I returned to my hotel, packed up for tomorrow’s departure, then got some work done. By around 8:00, realizing it was already getting late, I decided to head out to get some food… which lead to a small adventure.
This hotel is a unique little place. Its reception area is a small glassed-in room that is one of three “stores” on the ground floor of the building with a small elevator across from reception. When you check in and are given your room key-card, it has an attached keyring with a key to the building’s front door. When the building and its stores and the reception area are closed, you use that key to get back into the building.
When I went downstairs, the building was all dark and closed up. I made sure I had my key then headed out. I got my food then enjoyed eating it on foot as I meandered my way back. And when I reached the hotel, my key didn’t work. I was locked out! I tried a few more times, then decided I’d wait until I finished my yummy food before thinking about my next steps.
Just then, two Japanese girls came up to the door. As one of them started to put her key in the door, I said. “Oh good, someone’s here! My key didn’t work!” Of course they were suspicious (I would have been too), but when I showed them my key and told them it didn’t work, they decided I wasn’t a killer. So they tried their key. And it didn’t work either.
I said that I had the night clerk’s phone number, and just as the girls were frantically trying their key for the third time, I called. I got off the phone a moment later, told the girls that someone would be here in a few minutes to let us in, then enjoyed finishing my food.
We spent the next few minutes chatting, agreeing that the area was a wonderful place to visit. Soon the night clerk came… and his key didn’t work either! We all froze in a moment of shared panic, then the clerk tried a few more times. He vigorously shook the door as he turned the key, and it finally worked. We all laughed as we entered the building and went our separate ways: hopefully with the clerk heading to call a locksmith to fix the lock.
And the yummy food I was enjoying for dinner? It was a small dish of gourmet ice cream from the Mona Lisa store with the chocolate wall. The over-the-top decadent ice cream and candy stores here would rival Willy Wonka’s place if it really existed.

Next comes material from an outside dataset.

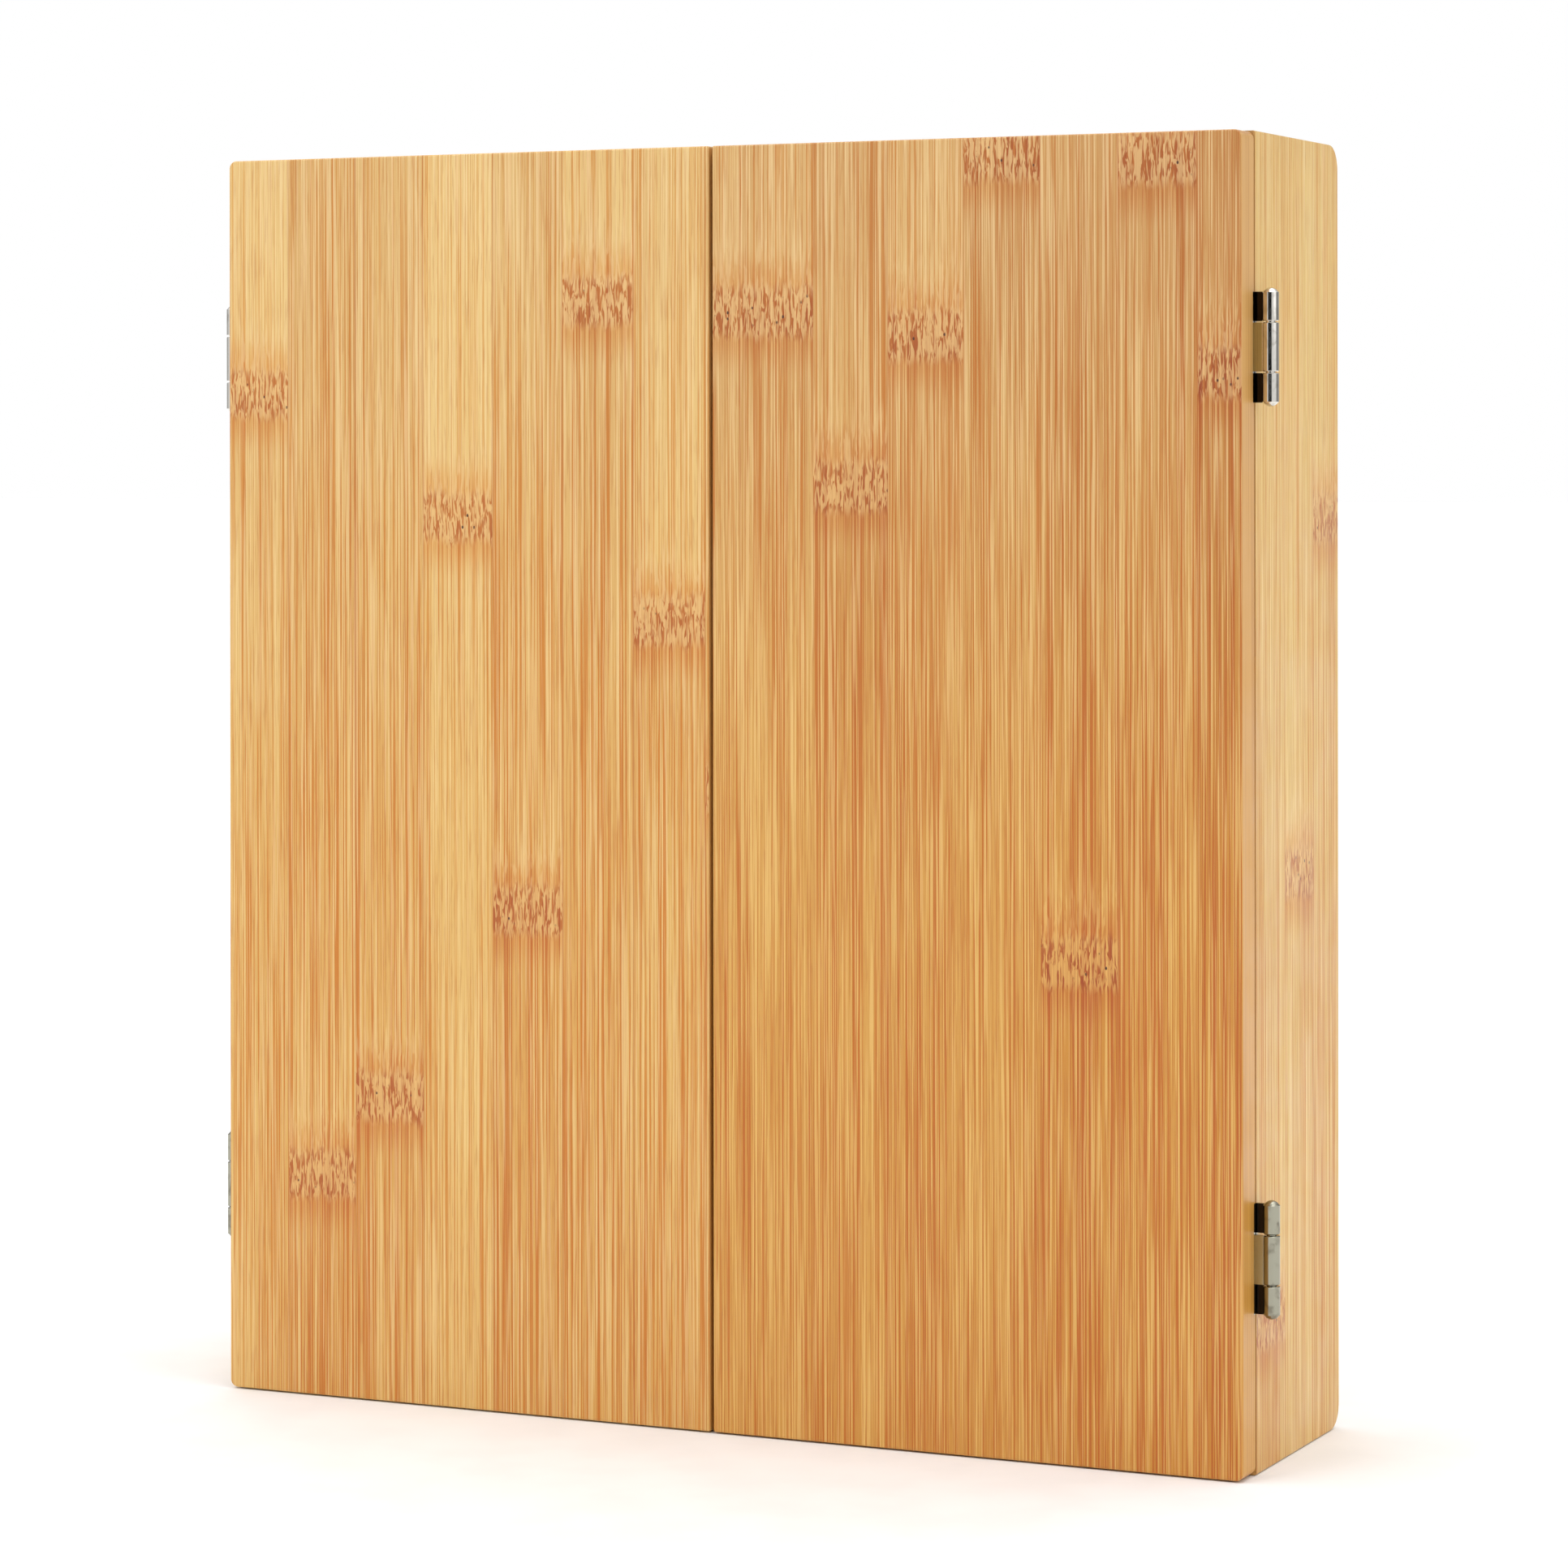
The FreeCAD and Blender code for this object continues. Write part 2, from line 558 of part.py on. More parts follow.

After diligently refraining from indulging over my entire stay, I couldn’t leave here without having something. That just wouldn’t be right.
Sunday: Heading to the coast
The tourist part of my stay had ended. Time to pack up and move to the hotel on the coast where my client’s meetings would be held. I pulled my luggage along the empty streets of the Flea Market with all its stores closed, heading to the other side of Monastiraki Square where I could catch an Uber.
I waited by this graffiti until my Uber arrived:
My meetings were to be held at the Divani Apollon Hotel on the west coast. It was comfortable and the food was fantastic. Below are some photos taken during this part of my trip, but I have nothing to describe beyond, “We had some very effective meetings.”
As grumpy as I was about this extra-long trip, I’m glad it worked out for me to have some days to spend as a tourist. And to be given a roasted chestnut by a stranger.
Okay — here are those final pictures, all of sunsets:
Oh, and one last photo: This Ferrari with a vinyl wrap to make it look like it was rusted was parked in front of the hotel the entire week.
Okay, just one more sunset:
And when I got home I learned that my brand new iPad keyboard was not there. It had indeed been stolen at the PDX security checkpoint.
Kathleen, you’ve endured my most intense travel-related nightmare … journeying far away for days and days of business meetings and then losing my luggage. All in a very foreign – and therefore strange – city where English is at best a second language. But you persevered! You are my new travel hero! Thanks for all the detail and the reasonably uplifting conclusion. BTW, you’re an excellent travel writer.
Thanks, Greg. :-) I went so many years without ever having a luggage snafu, and now it’s hit me twice in 2 years! I think I’ve finally learned the “pack some essentials in your carry-on” lesson this time.